After hours of prep and 3 hours of sewing, I'm still not finished a simple crew neck. It's not exactly difficult but I'm being forced to learn so many things as I go along. A sample of what I've had to figure out so far:
- How to set up my machine with the twin needle for faux cover stitching.
- Practice faux cover stitching (which has led me to believe that a pre-serged edge produces a more professional result).
- Threading stay tape of the correct width (mine needed to be narrowed first) through the serger foot.
- Easing the neck band into the neck hole (I'm going to choose a different method next time.) This is a very precarious process using a serger.
Here's what I'll say about making Ts so far: You need to have expert knowledge of your machinery (serger for seams, regular machine for "faux cover stich"), a really steady hand (one false move and ooops!) and nerves of steel. Nothing like cutting your fabric as you sew to give you perspective on straight stitch machines.
If anyone else here has made T shirts - please share your experience.

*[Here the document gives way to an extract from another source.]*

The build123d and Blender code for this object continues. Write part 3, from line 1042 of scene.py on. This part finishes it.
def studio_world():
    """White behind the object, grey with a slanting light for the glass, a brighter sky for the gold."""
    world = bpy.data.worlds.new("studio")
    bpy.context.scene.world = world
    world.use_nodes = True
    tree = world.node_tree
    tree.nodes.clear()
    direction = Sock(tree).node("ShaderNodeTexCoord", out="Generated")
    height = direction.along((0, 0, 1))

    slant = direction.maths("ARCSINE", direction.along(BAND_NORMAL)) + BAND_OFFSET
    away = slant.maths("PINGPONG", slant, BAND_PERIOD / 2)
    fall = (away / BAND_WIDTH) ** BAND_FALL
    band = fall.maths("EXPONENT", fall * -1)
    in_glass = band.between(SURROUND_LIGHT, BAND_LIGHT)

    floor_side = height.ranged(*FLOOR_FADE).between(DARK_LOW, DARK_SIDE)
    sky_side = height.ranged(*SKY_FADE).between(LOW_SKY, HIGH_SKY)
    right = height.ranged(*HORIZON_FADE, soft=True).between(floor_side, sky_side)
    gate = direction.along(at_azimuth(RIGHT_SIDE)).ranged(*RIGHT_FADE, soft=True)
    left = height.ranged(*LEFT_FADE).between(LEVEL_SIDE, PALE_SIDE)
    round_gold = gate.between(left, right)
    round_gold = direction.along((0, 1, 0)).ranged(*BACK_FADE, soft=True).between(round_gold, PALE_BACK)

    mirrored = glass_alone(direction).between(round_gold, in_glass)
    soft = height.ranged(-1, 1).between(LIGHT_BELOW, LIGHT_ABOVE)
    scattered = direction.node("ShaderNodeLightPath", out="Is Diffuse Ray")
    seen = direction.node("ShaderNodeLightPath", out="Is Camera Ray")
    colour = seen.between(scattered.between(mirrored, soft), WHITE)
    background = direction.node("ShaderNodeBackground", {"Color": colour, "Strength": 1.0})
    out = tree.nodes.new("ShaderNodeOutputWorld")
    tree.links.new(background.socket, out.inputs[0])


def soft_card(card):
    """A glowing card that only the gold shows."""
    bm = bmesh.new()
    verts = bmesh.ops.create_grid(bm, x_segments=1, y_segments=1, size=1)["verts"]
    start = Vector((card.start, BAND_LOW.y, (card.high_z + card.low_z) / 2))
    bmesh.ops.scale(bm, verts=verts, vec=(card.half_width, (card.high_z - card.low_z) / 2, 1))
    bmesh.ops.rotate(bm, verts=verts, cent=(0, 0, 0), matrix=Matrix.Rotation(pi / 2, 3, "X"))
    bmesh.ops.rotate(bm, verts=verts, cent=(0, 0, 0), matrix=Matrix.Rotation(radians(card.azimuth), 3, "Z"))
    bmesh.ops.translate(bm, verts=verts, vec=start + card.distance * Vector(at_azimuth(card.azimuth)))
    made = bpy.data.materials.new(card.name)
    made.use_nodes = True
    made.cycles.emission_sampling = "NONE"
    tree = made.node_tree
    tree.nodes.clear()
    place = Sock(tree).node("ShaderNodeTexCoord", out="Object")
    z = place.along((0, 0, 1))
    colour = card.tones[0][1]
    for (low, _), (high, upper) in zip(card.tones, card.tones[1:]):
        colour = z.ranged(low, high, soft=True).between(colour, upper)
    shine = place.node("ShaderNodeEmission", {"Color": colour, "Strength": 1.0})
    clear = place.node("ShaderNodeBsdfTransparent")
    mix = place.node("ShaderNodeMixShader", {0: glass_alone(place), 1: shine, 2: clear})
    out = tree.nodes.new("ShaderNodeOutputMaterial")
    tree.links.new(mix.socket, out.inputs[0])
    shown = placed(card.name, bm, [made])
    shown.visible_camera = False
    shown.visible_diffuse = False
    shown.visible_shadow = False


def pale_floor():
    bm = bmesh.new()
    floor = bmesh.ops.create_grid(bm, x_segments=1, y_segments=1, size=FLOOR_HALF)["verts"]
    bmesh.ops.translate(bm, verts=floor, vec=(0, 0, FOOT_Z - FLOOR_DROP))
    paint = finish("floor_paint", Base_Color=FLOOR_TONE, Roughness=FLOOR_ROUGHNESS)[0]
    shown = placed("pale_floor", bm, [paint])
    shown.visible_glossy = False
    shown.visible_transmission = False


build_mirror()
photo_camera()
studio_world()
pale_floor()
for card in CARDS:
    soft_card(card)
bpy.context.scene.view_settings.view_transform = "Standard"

I could use any feedback at this point.
Now, back to the factory.
End of Day 1 Update
No question, I've learned a LOT today - not only about new technique and constructing traditional Ts, but also about the pattern I'm working with (Simplicity - Built By Wendy 2092 - available only in Sew U Home Stretch, by the looks of it).

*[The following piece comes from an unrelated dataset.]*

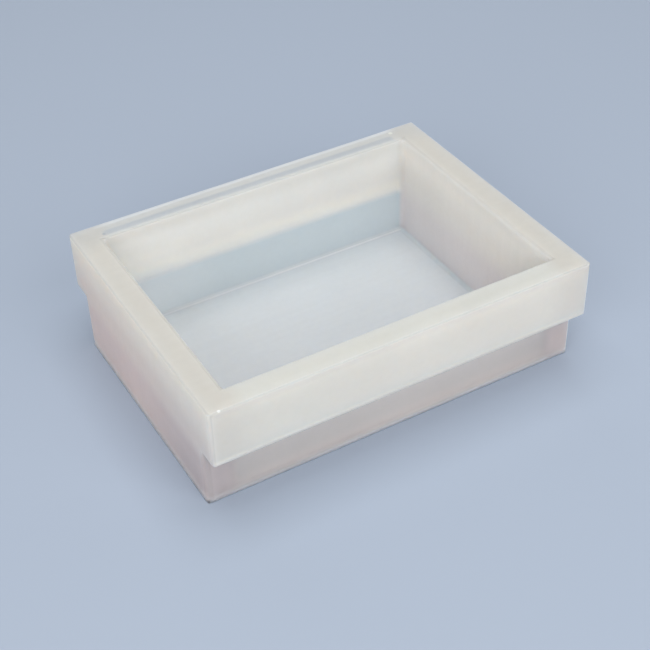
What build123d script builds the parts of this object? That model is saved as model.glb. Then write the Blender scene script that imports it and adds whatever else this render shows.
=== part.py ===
from build123d import *
import os

# A one-piece silicone mould for a slab or a short loaf of soap, in millimetres, +Z up.
# X runs along the long side and Y from front to back. The origin is the middle of the base.
# The casting is made whole, then cut on flat planes where its section changes, so that each
# rail, each wall and the floor is a solid of its own and meets its neighbours face to face.

# Outside
outer_length = 165.1        # from end face to end face
outer_width = 127.0         # over both rails
outer_height = 50.8
rail_height = 25.4          # depth of the rail along the top of each long side
rail_overhang = 8.3         # how far a rail stands out past the side wall's outer face

# Walls
end_wall = 11.1             # short sides, one thickness from top to bottom
side_wall = 1.6             # long sides, inside the rails and below them
floor_thickness = 2.5

# Roundings
profile_radius = 1.0        # outer corners of the end profile; the corner under each rail is square
end_edge_radius = 0.8       # outline of each end face
rim_inner_radius = 0.6      # top edge of the cavity
cavity_corner_radius = 3.0  # upright corners of the cavity
cavity_foot_radius = 2.0    # where the cavity's walls meet its floor

tiny = 0.001                # two places this near are the same

base_width = outer_width - 2 * rail_overhang
step_height = outer_height - rail_height
cavity_length = outer_length - 2 * end_wall
cavity_width = base_width - 2 * side_wall


def at_corner(vertex, corner):
    """True at this corner of the end profile or at its mirror image on the other side."""
    return abs(abs(vertex.X) - corner[0]) < tiny and abs(vertex.Y - corner[1]) < tiny


def outer_block():
    """The T-shaped end profile, run along the whole length, with its end outlines eased."""
    rails = Pos(0, step_height + rail_height / 2) * Rectangle(outer_width, rail_height)
    base = Pos(0, step_height / 2) * Rectangle(base_width, step_height)
    profile = rails + base
    under_rail = (base_width / 2, step_height)
    outer_corners = [v for v in profile.vertices() if not at_corner(v, under_rail)]
    profile = fillet(outer_corners, profile_radius)
    block = extrude(Plane.YZ * profile, outer_length / 2, both=True)
    ends = block.faces().sort_by(Axis.X)
    outlines = ends[0].edges() + ends[-1].edges()
    return fillet(outlines, end_edge_radius)


def cavity():
    """The straight-sided space that the soap fills, taller than the mould so it cuts through."""
    space = extrude(RectangleRounded(cavity_length, cavity_width, cavity_corner_radius), outer_height)
    foot = space.faces().sort_by(Axis.Z)[0].edges()
    return Pos(0, 0, floor_thickness) * fillet(foot, cavity_foot_radius)


def casting():
    """The whole mould in one piece."""
    mould = outer_block() - cavity()
    rim = mould.faces().sort_by(Axis.Z)[-1]
    return fillet(rim.inner_wires()[0].edges(), rim_inner_radius)


def block_between(low, high):
    """A plain box from its lowest to its highest corner."""
    size = [high[axis] - low[axis] for axis in range(3)]
    middle = [(high[axis] + low[axis]) / 2 for axis in range(3)]
    return Pos(*middle) * Box(*size)


# Places of the cuts: the end walls keep the cavity's corners, and the walls keep their feet.
end_x = outer_length / 2
wide_y = outer_width / 2
base_y = base_width / 2
end_cut = cavity_length / 2 - max(cavity_corner_radius, cavity_foot_radius)
foot_cut = cavity_width / 2 - cavity_foot_radius

regions = {
    "floor_panel": ((-end_cut, -foot_cut, 0), (end_cut, foot_cut, outer_height)),
    "left_end_wall": ((-end_x, -wide_y, 0), (-end_cut, wide_y, outer_height)),
    "right_end_wall": ((end_cut, -wide_y, 0), (end_x, wide_y, outer_height)),
    "front_side_wall": ((-end_cut, -base_y, 0), (end_cut, -foot_cut, outer_height)),
    "back_side_wall": ((-end_cut, foot_cut, 0), (end_cut, base_y, outer_height)),
    "front_rail": ((-end_cut, -wide_y, step_height), (end_cut, -base_y, outer_height)),
    "back_rail": ((-end_cut, base_y, step_height), (end_cut, wide_y, outer_height)),
}

os.makedirs("parts", exist_ok=True)
whole = casting()
for name, (low, high) in regions.items():
    piece = whole & block_between(low, high)
    export_step(piece, f"parts/{name}.step")
    print(name, "volume", round(piece.volume, 1))
print("whole casting", round(whole.volume, 1))
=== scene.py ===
import math

import bmesh
import bpy
from mathutils import Matrix, Vector


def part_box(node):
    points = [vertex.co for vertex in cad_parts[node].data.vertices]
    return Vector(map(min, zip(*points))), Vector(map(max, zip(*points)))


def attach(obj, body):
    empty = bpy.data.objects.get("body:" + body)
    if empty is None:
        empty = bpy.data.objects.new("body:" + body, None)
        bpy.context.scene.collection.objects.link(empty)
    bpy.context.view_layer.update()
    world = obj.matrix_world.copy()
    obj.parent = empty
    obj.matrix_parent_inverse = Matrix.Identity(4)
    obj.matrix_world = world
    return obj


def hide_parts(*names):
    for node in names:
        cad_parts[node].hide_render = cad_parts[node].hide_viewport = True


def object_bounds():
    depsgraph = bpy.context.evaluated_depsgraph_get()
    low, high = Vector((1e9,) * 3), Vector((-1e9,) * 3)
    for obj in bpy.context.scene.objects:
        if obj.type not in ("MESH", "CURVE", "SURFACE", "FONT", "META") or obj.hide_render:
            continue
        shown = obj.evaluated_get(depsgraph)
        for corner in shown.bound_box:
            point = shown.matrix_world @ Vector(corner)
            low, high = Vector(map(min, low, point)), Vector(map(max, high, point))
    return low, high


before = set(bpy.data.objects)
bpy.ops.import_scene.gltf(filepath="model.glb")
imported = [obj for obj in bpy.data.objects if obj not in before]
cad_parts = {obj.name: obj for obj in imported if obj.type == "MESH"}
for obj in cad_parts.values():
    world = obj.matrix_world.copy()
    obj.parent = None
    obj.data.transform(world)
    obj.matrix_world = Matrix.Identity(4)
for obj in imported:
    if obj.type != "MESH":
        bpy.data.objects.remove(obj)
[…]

- I realized that I prefer clear elastic stabilizing tape for shoulders, rather than non-stretch stay tape. I want a bit of give in the shoulders so that they hang right. The non-stretch cotton made everything very structured.
- I realized that you really shouldn't stretch as you faux cover stitch, no matter how tempting. The less you fiddle, the less likely you are to get "tunneling" i.e. a lumpy berm between the 2 rows of stitching.

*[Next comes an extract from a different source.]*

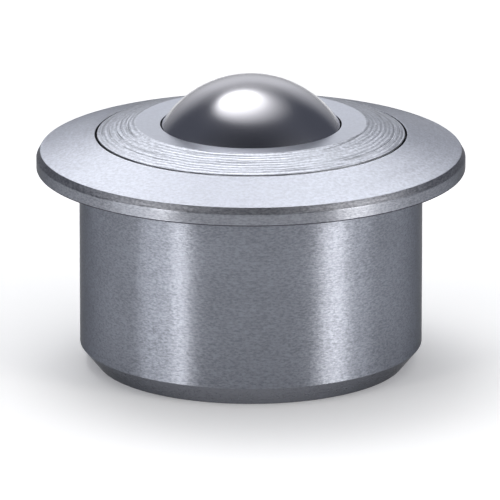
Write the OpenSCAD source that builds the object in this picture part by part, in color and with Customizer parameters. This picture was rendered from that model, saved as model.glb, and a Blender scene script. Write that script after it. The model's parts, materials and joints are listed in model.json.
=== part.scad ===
// Flanged ball transfer unit, for rolling loads in any direction.
// A turned housing drops into a round hole and hangs on its flange. A hardened race cup sits
// in its pocket, the load ball rides in the cup on loose support balls, and a cap ring
// pressed into the housing's mouth keeps them in, with a felt wiper under its lip.
// Millimetres. +Z is up along the axis, and the origin is the centre of the base.

/* [Balls] */
// Diameter of the load ball
load_ball_d = 22.225; // [20:0.005:25]
// Diameter of each support ball
support_ball_d = 3.969; // [3.6:0.001:4.4]
// Number of support balls
support_ball_count = 54; // [20:1:55]
// Angle of the top row of support balls, from straight down
top_row_angle = 88; // [80:1:90]

/* [Housing] */
// Wall of the spigot round the housing's bore; 1.63 makes the spigot 36 across
housing_wall = 1.63; // [1:0.01:4]
// Height of the spigot, from the base to the underside of the flange
spigot_h = 21; // [19:0.1:30]
// Height of the load ball's top above the underside of the flange
ball_rise = 9.8; // [9:0.1:12]
// Diameter of the flange
flange_d = 45; // [42:0.1:60]
// Height of the flange's rim, from its underside to the cone on top
rim_h = 1.95; // [1.3:0.05:2.6]
// Radial width of the chamfer on top of the rim
rim_chamfer_w = 0.4; // [0.1:0.05:0.8]
// Height of the chamfer on top of the rim
rim_chamfer_h = 0.7; // [0.1:0.05:0.9]
// Edge break under the rim
rim_break = 0.15; // [0.05:0.05:0.3]
// Radial width of the lead-in chamfer at the base
base_chamfer_w = 1.8; // [0.5:0.1:3]
// Height of the lead-in chamfer at the base
base_chamfer_h = 2.2; // [0.5:0.1:4]

/* [Race cup] */
// Wall of the race cup
cup_wall = 1.15; // [0.6:0.05:1.4]
// Depth of the flat that the cup stands on, taken off its round bottom
cup_flat = 0.3; // [0.1:0.05:0.5]

/* [Cap ring] */
// Height of the load ball's top above the flat land round the opening
ball_proud = 4.9; // [4:0.1:6]
// Radial width of the flat land round the opening
land_w = 2.5; // [1:0.1:3.5]
// Chamfer on the edge of the opening
opening_chamfer = 0.12; // [0.05:0.01:0.3]
// Height of the lip above the felt
lip_h = 1; // [0.6:0.1:1.4]
// Radial width of the groove between the cap ring and the housing's mouth
seam_w = 0.25; // [0.1:0.05:0.4]
// Depth of that groove
seam_h = 0.7; // [0.2:0.1:1.2]
// Edge breaks on both sides of the groove
seam_break = 0.06; // [0.02:0.01:0.1]
// Lead-in chamfer at the bottom of the cap ring
cap_lead = 0.3; // [0.1:0.05:0.6]

/* [Felt wiper] */
// Thickness of the felt
felt_h = 1.5; // [1:0.1:2]
// Depth that the felt reaches into the cap ring, beyond the load ball's surface at its foot
felt_w = 1.9; // [1:0.1:3]

/* [Clearances] */
// Play on each side of a support ball, to the load ball and to the race
race_play = 0.05; // [0.02:0.01:0.1]
// Room between neighbouring support balls
ball_gap = 0.05; // [0.02:0.01:0.2]
// Room round the cup in the housing's pocket
cup_room = 0.04; // [0.02:0.01:0.1]
// Room between the cap ring and the load ball
cap_gap = 0.12; // [0.08:0.01:0.3]
// Room between the felt and the load ball
felt_gap = 0.06; // [0.03:0.01:0.1]

/* [Hidden] */
$fn = 96;
support_fn = 36;

// Radii, from the load ball outwards
load_ball_r = load_ball_d / 2;
support_ball_r = support_ball_d / 2;
orbit_r = load_ball_r + race_play + support_ball_r;
race_r = orbit_r + support_ball_r + race_play;
cup_r = race_r + cup_wall;
bore_r = cup_r + cup_room;
spigot_r = bore_r + housing_wall;
flange_r = flange_d / 2;

// Heights
ball_top_z = spigot_h + ball_rise;
ball_z = ball_top_z - load_ball_r;
pocket_z = ball_z - cup_r + cup_flat;
land_z = ball_top_z - ball_proud;
rim_top_z = spigot_h + rim_h;

// Rows of support balls: row 0 is the lowest ball alone, and the top row is near the equator
half_pitch = support_ball_r + ball_gap / 2;
row_steps = floor(top_row_angle / (2 * asin(half_pitch / orbit_r)));
rows = [for (i = [0 : row_steps]) i * top_row_angle / row_steps];
rooms = [for (angle = rows) angle == 0 ? 1 : floor(180 / asin(half_pitch / (orbit_r * sin(angle))))];

// Each row gets its share of the balls, by the room below it and up to its top
function room_below(row) = row == 0 ? 0 : room_below(row - 1) + rooms[row - 1];
function balls_below(row) = round(support_ball_count * room_below(row) / room_below(len(rows)));

// Angle from straight down and angle round the axis of every support ball
twist_angle = 137.5;
support_places = [
    for (row = [0 : row_steps])
        let (count = balls_below(row + 1) - balls_below(row))
        for (i = [0 : count - 1]) [rows[row], row * twist_angle + i * 360 / count]
];

// The cup and the cap ring meet just above the top row
cup_top_z = ball_z - orbit_r * cos(top_row_angle) + support_ball_r + race_play;

// Opening of the cap ring, where its concentric hollow comes out under the chamfer
hollow_r = load_ball_r + cap_gap;
opening_r = section_r(hollow_r, land_z - opening_chamfer);
land_r = opening_r + opening_chamfer + land_w;
cap_r = bore_r - seam_w;
cone_slope = (land_z - rim_top_z) / (flange_r - rim_chamfer_w - land_r);

// The felt's groove in the cap ring
felt_top_z = land_z - lip_h;
felt_z = felt_top_z - felt_h;
felt_r = section_r(load_ball_r, felt_z) + felt_w;

// Radius at height z of a sphere round the centre of the load ball
function section_r(r, z) = sqrt(r * r - (z - ball_z) * (z - ball_z));

// Height of the cone that runs over the cap ring and the flange
function cone_z(r) = land_z - (r - land_r) * cone_slope;

// Names of the support balls: support_ball_01 is the lowest one, on the axis
function support_name(i) = str("support_ball_", i < 9 ? "0" : "", i + 1);
support_names = [for (i = [0 : support_ball_count - 1]) support_name(i)];

// Half section of a cup form: a half ball round the load ball's centre, never lower than
// the pocket's floor, with a straight wall above it
module cup_section(r, top_z) {
    intersection() {
        translate([0, ball_z]) circle(r);
        translate([0, pocket_z]) square([2 * r, ball_z - pocket_z]);
    }
    translate([0, ball_z]) square([r, top_z - ball_z]);
}

// Turned housing: spigot, flange, cone and the pocket for the cup
module housing() {
    color("silver") rotate_extrude() difference() {
        polygon([
            [0, 0],
            [spigot_r - base_chamfer_w, 0],
            [spigot_r, base_chamfer_h],
            [spigot_r, spigot_h],
            [flange_r - rim_break, spigot_h],
            [flange_r, spigot_h + rim_break],
            [flange_r, rim_top_z - rim_chamfer_h],
            [flange_r - rim_chamfer_w, rim_top_z],
            [bore_r + seam_break, cone_z(bore_r + seam_break)],
            [bore_r, cone_z(bore_r) - seam_break],
            [0, cone_z(bore_r) - seam_break]
        ]);
        cup_section(bore_r, land_z);
    }
}

// Hardened cup whose hollow is the race
module race_cup() {
    color("slategray") rotate_extrude() difference() {
        cup_section(cup_r, cup_top_z);
        cup_section(race_r, land_z);
    }
}

// Turned ring, pressed into the housing's mouth until it meets the cup
module cap_ring() {
    color("gainsboro") rotate_extrude() difference() {
        polygon([
            [0, cup_top_z],
            [bore_r - cap_lead, cup_top_z],
            [bore_r, cup_top_z + cap_lead],
            [bore_r, cone_z(bore_r) - seam_h],
            [cap_r, cone_z(bore_r) - seam_h],
            [cap_r, cone_z(cap_r) - seam_break],
            [cap_r - seam_break, cone_z(cap_r - seam_break)],
            [land_r, land_z],
            [opening_r + opening_chamfer, land_z],
            [opening_r, land_z - opening_chamfer],
            [0, land_z - opening_chamfer]
        ]);
        translate([0, ball_z]) circle(hollow_r);
        translate([0, felt_z]) square([felt_r, felt_h]);
    }
}

// Felt ring that wipes the load ball clean
module felt_wiper() {
    color("tan") rotate_extrude() difference() {
        translate([0, felt_z]) square([felt_r, felt_h]);
        translate([0, ball_z]) circle(load_ball_r + felt_gap);
    }
}

// Ball that carries the load
module load_ball() {
    color("lightsteelblue") translate([0, 0, ball_z]) sphere(load_ball_r);
}

// One support ball at its angle up from the bottom and its angle round the axis
module support_ball(place) {
    color("lightgray") translate([0, 0, ball_z])
        rotate([0, 0, place[1]]) rotate([0, -place[0], 0]) translate([0, 0, -orbit_r])
            sphere(support_ball_r, $fn = support_fn);
}

housing();
race_cup();
cap_ring();
felt_wiper();
load_ball();
for (i = [0 : support_ball_count - 1])
    support_ball(support_places[i]);
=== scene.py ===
"""Flanged ball transfer unit: turned steel housing and cap ring round a polished load ball."""

import json
import math

import bpy
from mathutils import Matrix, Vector

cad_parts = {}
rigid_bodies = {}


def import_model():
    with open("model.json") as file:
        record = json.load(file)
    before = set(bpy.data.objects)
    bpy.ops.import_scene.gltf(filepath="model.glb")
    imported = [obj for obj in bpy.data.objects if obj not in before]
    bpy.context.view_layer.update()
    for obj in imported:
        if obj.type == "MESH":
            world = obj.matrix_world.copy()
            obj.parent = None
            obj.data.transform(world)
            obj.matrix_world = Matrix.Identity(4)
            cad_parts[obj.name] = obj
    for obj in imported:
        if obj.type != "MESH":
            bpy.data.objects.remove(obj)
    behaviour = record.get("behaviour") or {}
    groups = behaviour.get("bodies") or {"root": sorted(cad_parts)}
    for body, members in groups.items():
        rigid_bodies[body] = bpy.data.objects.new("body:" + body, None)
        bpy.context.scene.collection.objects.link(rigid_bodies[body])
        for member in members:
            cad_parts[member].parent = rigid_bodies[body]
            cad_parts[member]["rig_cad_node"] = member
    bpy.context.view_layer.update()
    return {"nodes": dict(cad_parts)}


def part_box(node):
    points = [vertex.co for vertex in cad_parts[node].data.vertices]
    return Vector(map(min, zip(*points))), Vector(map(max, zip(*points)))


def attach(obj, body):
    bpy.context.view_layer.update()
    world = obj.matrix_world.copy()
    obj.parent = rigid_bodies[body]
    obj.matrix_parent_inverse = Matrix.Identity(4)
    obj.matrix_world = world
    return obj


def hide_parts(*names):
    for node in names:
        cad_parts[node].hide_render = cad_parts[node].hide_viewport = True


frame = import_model()
nodes = frame["nodes"]

MM = 0.001
TINY = 1e-6

# ---------------------------------------------------------------- sizes, in millimetres
# Housing: the chamfers are width and height
FLANGE_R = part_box("housing")[1].x / MM
SPIGOT_R = 18.0015
SPIGOT_H = 21.0
RIM_TOP_Z = 22.95
RIM_CHAMFER = (0.4, 0.7)
BASE_CHAMFER = (1.8, 2.2)
BORE_R = 16.3715
POCKET_Z = 3.656

# Load ball, and the cap ring's gap to it
BALL_Z = 19.6875
BALL_R = 11.1125
CAP_GAP = 0.12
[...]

- Something I forgot to mention before: Be sure to use a STRETCH twin needle (I prefer a 2.5m span) on your jersey. It works much better (apparently - I have no comparative experience) than a twin that's made for woven fabrics.
- I realized that the twin stitching is an excellent alternative to a cover stitch machine - at least in this fabric.
- I realized that I'd never want a dual-function serger-cover stitch machine. Thank goodness I didn't buy one when I was looking at sergers. I want to go from machine to machine with no stops. This really streamlines the process.
- I've had difficulty finding many reviews about this pattern - maybe because it's not sold independent of the book in which its instructions reside.
- I first made the crew neck sloper, more or less as is (slight narrowing at waist, slight shortening at waist) and then cut a variation - the V neck with capped sleeves.
- I can corroborate that the crew T sloper fits large and that it is basically shapeless. I won't be making it again. No mind, making it was an exercise in fit and establishment of technique.
- The 6 inch V depth, from instructions on the V neck crew T sloper variation, is VERY deep. I mean, obscene. But I like the shape.
- In a way I'm glad it didn't work because, right at the end (when serging the side seam) I somehow managed to cut a inch-deep tear in the sleeve. I tell you, the serger gives and she takes. You CANNOT lose focus, even for a second.
- Tonight I traced and cut a third paper pattern - the second v variation (on the basic crew T sloper), which I'll make tomorrow morning. Its depth is 4.5 inches. I also modified the capped sleeve to make it something midway between a cap and a short sleeve. I want something a bit longer but not quite "regular short sleeve" length.
- In version 3, I also narrowed the waist for the third time. I've curved off about .75 inch at each waist side seam at this point - like 3 inches over all. Really, the sloper is straight.
- For all that, I'm happy with the sloper shoulder width (esp. now that I'm using stretchier stabilizing tape rather than twill). It fits very nicely in the sleeves.
No question - unless you live in a place like NYC (where you can find good jersey for 2 bucks a yard on sale) - making T shirts is not necessarily much cheaper than buying them. I can get a fabulous Tencel T at the Gap on sale for $10.00. Sure, some T shirts run upwards of 80 bucks. But I don't generally buy at full price and I don't get pricey ones (they don't stand the test of time, after all).
I do like the idea that I will eventually draft a perfect sloper for my body, which I'll be able to recreate at will (or when the right fabric comes along). I bet, once I do this a few times, I'll be able to cut in 30 minutes, mark and set up in 30 minutes and sew the garment in about an hour. Of course, that's 2 hours longer than it takes to pick one up at the Gap. But at least I'll know the only person I've exploited is myself.